Ora, tanto se verifica destes autos, a interpelação (…), em ordem ao cumprimento da obrigação em registrar a servidão administrativa, apenas se deu com a citação para responder a esta demanda.
 
Logo, os danos patrimoniais e lesões morais apontados pelos autores, tanto que referentes a período anterior à constituição em mora, forram-se dos efeitos que poderiam somente provir da ilicitude da conduta do devedor moroso: «A ausência de estipulação de prazo, em obrigações de fazer, caracteriza a mora ex persona.

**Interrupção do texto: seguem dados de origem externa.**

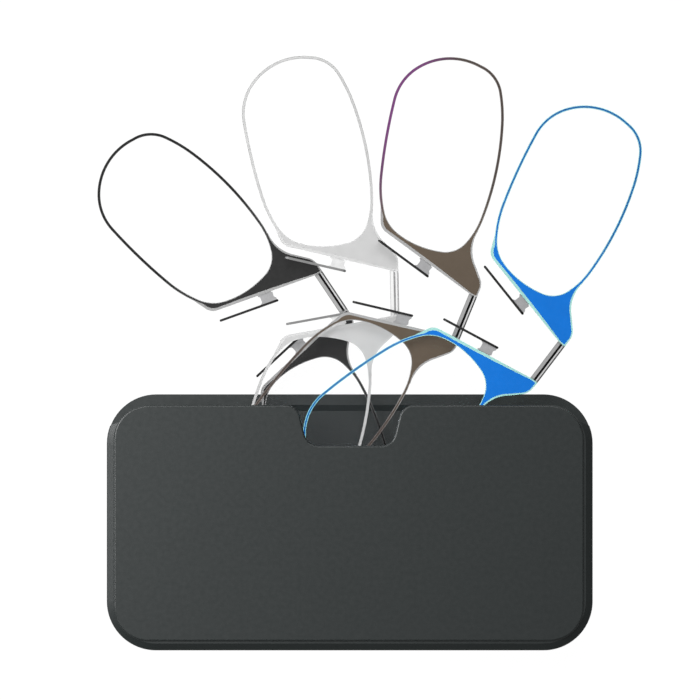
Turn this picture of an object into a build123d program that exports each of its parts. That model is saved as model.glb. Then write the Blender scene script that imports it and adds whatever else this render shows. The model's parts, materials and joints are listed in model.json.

Necessidade de prévia constituição em mora do devedor» (REsp 487.614 −Min. Nancy Andrighi)”.
 
Desta maneira, a obrigatoriedade da inscrição imobiliária convive com a exigência comum de sua rogação −ne procedat tabularius ex officio−, mas a correspondente responsabilidade civil do interessado omisso, seja a por danos materiais ou a por lesões morais, sempre supõe a regular constituição em mora.